Aiken does make a nice play on the ball here to get the Colts inside the 49ers’ 10-yard line. But, if you look up at Donte Moncrief, he immediately has his coverage turning his back to the passer, and swims underneath him with nobody between him and the end zone.

Aiken had man-coverage on him, so his defender wasn’t going to be peeling off to help on Moncrief, and Brissett would have had some wiggle room with his ball placement as well had he legitimately read Aiken’s coverage. This forces me to assume that Chud is not only dumbing down the playbook, but is oversimplifying his options within each play as well.

The Colts need growth from both Brissett and Chud in this regard.

Another Clean Pocket Wasted

Look, we’ve seen some clean pockets wasted already, but this one hurts just as bad. With the edge pressure coming Brissett chooses to attempt to escape the pocket, instead of climbing the pocket and buying himself another second to throw the ball.

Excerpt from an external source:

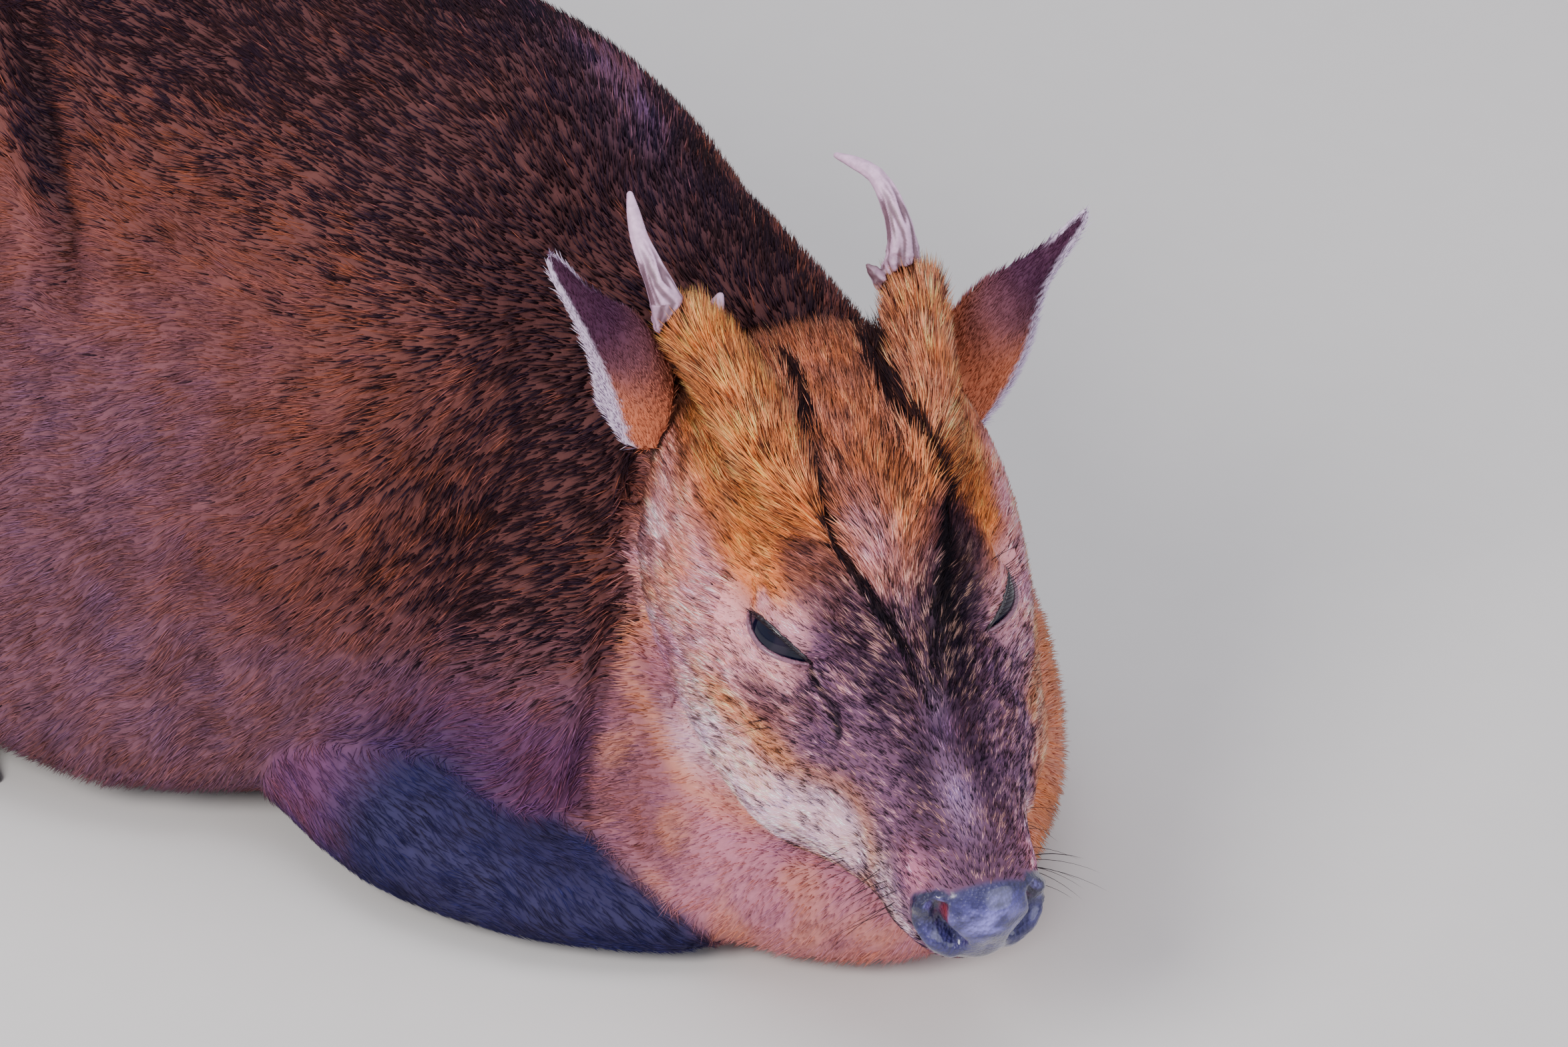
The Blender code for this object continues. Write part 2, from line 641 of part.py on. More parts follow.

If we’re just looking at it from the view that Brissett wanted to throw at his drop, then he misses Gore wide open underneath over the middle. No excuse to miss that. But, then he loses an additional second to go elsewhere by dropping his eyes and not stepping up just the slightest bit before a release.

In that second, Hilton comes free inside the 10-yard line with a clear path to the end zone in single coverage. Williams also gets free at the same time, but either runs a bad route (vertical instead of a corner route) or this is another case of bad play design from the OC.

Any way you choose to look at it, stepping up into a pocket with edge pressure has been an obvious shortcoming for Brissett and needs to be focused on in practice if he’s ever going to improve in these situations.

Brissett Takes Pointless Hit

This one is pretty egregious as well. Brissett largely has a clean pocket, but sees an opening that he just can’t resist. I have no problem with it namely because he’s not running himself into pressure. However, he has last year’s receiving yardage leader just hanging out along the boundary with no coverage at all, yet Brissett decides against it.

Brissett has an opportunity to redeem himself only a couple seconds later though. But, even as Brissett nears the line of scrimmage — and the linebacker closes on him — Brissett still doesn’t pass the ball to Hilton when he’s even more open that he was a moment ago.

In the end, the Colts get a few yards versus 10 or more and Brissett takes an unnecessary hit from a linebacker. This is all sorts of bad in so many ways. As I’ve said before, Brissett is filling in nicely. He isn’t scared, he has a great arm and has shown great precision at times. But, this and several other examples of his red zone play must be improved upon for the Colts to have a legitimate offense with him under center.